Westport is a popular area that fills up quickly on a weekend night. Now, the city and businesses in the area are trying to figure out how to keep residents and visitors safe.

However, some are worried it goes too far.

“I'm a bit concerned about the city just giving away that right of way and anytime you give away, anytime you privatize what was once a public space, the citizens give up some of their rights,” resident Eric Bunch said.

At least, that’s the perception about a memorandum of understanding proposed by the Westport Regional Business League.

The memorandum has been in the works for months and would give the streets over to the businesses in the area, called a Vacation of the Public Right of Ways.

It would stretch down Pennsylvania Avenue from 40th Street to Archibald Avenue and on Westport Road from Broadway to Mill Street.

“I think the concern immediately was for the long term permanent consequences of something that's designed to solve a legitimate problem,” Bunch said.

Councilman Quinton Lucas said this is just one part of fixing the well-documented issues in Westport. However, he says all the kinks are still getting worked out.

“This is not just giving away something in perpetuity, right? There's a memorandum of understanding and the idea is that the city can basically have claw backs in the event that we see that there's a constitutional issue, if the Westport Merchant Association isn't applying it properly or frankly, if this is a significant impediment to the neighborhoods,” Lucas said.

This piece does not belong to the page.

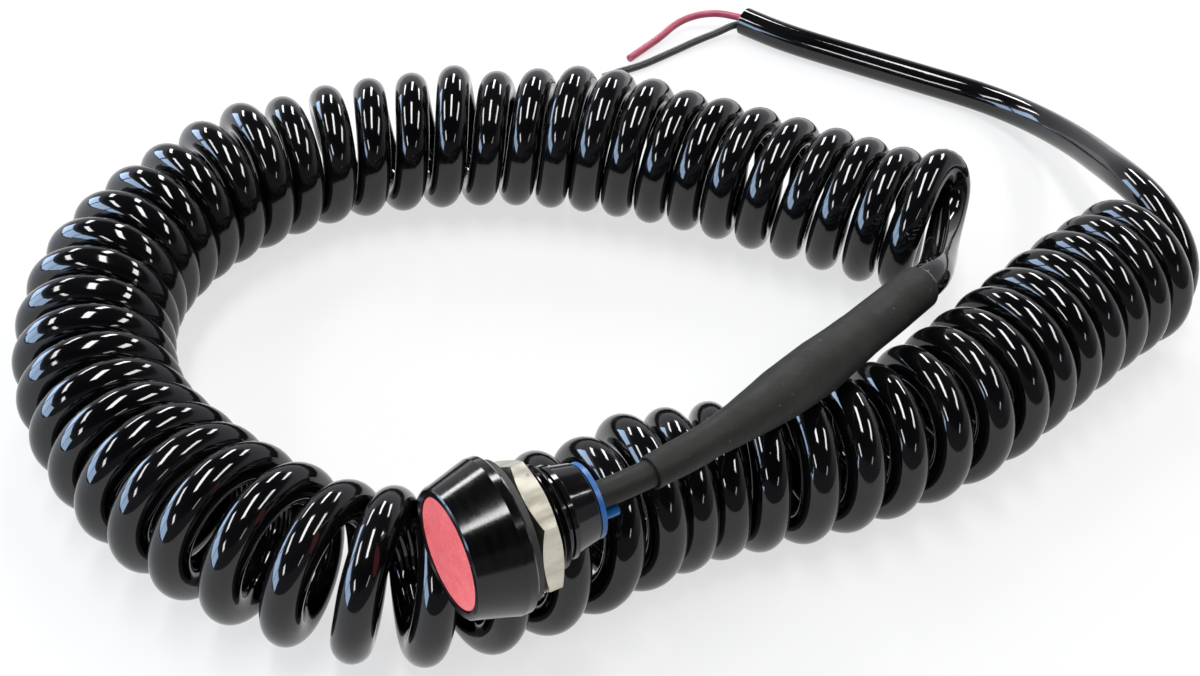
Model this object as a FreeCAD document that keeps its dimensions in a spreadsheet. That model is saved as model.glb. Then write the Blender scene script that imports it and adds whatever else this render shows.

Bunch’s concerns don’t end there, though. Further in the memorandum, there is the discussion of restricting access to the area at the business community’s discretion.

Aside from Friday and Saturday nights from 11 p.m. to 4 a.m., there are several other times for example: the Friday, Saturday, and Sunday (24 hours) immediately before Memorial Day, anytime during the seven-day celebration of Oktoberfest in late September and/or early October (24 hours), as well as a possible cover charge to get in the area.

“The CID intends to charge people to enter at certain times. It's not clear if they plan to do that every one of the times that's identified, but also they would restrict access to people under 21,” said Bunch. “I have children. One of my 4-year-old's favorite restaurants is McCoys and will during those times, say Middle of the Map, will he be restricted from entering just to walk to our favorite restaurant.”

“In terms of kind of the real neighborhood challenges which is the core of this in some ways, that we'll be closing some things down when folks are just trying to get through? We're very mindful of that and that's why we're trying to have a fairly narrow application of when they can close down in terms of times,” said Lucas, “and the city will continue to have a relationship with when they can have street closures and how many events they can have that close things.”

Lucas says that those with concerns can reach out to city council members as well as the businesses in the area to voice their concerns with this moving forward.